Development of a data model to facilitate rapid Watershed Delineation

Abstract: A data model to store and retrieve surface watershed boundaries using graph theoretic approaches is proposed. This data model integrates output from a standard digital elevation models (DEM) derived stream catchment boundaries, and vector representation of stream centerlines then applies them to three novel algorithms. The first is called Modified Nested Set (MNS), which is a depth first graph traversal algorithm that searches across stream reaches (vertices) and stream junctions (edges) labeling vertices by their discovery time, finish time, and distance from the root. The second is called Log Reduced Graphs (LRG), which creates a set S of logarithmically reduced graphs from the original data, to store the watershed boundaries.

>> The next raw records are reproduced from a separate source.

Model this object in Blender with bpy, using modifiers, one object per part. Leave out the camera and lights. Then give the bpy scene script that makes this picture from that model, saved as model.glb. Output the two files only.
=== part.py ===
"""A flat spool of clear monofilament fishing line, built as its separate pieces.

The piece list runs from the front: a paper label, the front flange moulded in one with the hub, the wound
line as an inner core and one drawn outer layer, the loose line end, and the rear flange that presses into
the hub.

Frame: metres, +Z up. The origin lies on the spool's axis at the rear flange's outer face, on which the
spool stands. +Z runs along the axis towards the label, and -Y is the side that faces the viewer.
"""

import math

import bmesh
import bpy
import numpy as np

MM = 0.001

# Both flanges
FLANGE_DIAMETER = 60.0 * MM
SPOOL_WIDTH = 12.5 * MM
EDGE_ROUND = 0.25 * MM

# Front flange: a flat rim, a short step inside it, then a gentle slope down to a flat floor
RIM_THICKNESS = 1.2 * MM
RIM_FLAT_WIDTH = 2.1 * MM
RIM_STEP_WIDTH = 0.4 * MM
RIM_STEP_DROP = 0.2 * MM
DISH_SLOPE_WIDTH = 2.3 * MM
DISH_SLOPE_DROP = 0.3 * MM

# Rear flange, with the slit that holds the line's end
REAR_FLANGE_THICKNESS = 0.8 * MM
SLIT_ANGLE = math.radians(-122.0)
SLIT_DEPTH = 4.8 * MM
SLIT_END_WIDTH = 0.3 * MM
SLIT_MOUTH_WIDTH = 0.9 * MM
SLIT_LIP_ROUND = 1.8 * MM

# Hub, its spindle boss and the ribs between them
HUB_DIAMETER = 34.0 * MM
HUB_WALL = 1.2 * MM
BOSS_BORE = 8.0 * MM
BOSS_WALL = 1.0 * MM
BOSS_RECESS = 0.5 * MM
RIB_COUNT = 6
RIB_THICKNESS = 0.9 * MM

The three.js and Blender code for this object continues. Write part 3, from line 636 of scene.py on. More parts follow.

The final algorithm is called Stitching Watershed, which provides a technique to merge watershed boundaries across the set of graphs created in the LRG algorithm. This technique was applied to the ~ 30,600 km2 Delaware River Watershed and compared to hypothetical data storage models in terms of prep-processing, data storage, and query complexity costs. Results show that the proposed technique provides significant benefits vs. the hypothetical methods with a 99-98% reduction in prepossessing, 96-80% reduction in query complexity and a 76% reduction in storage costs. The increasing availability of high resolution elevation data within the United States and the internationally provides an opportunity to extend these results to other watersheds through the world.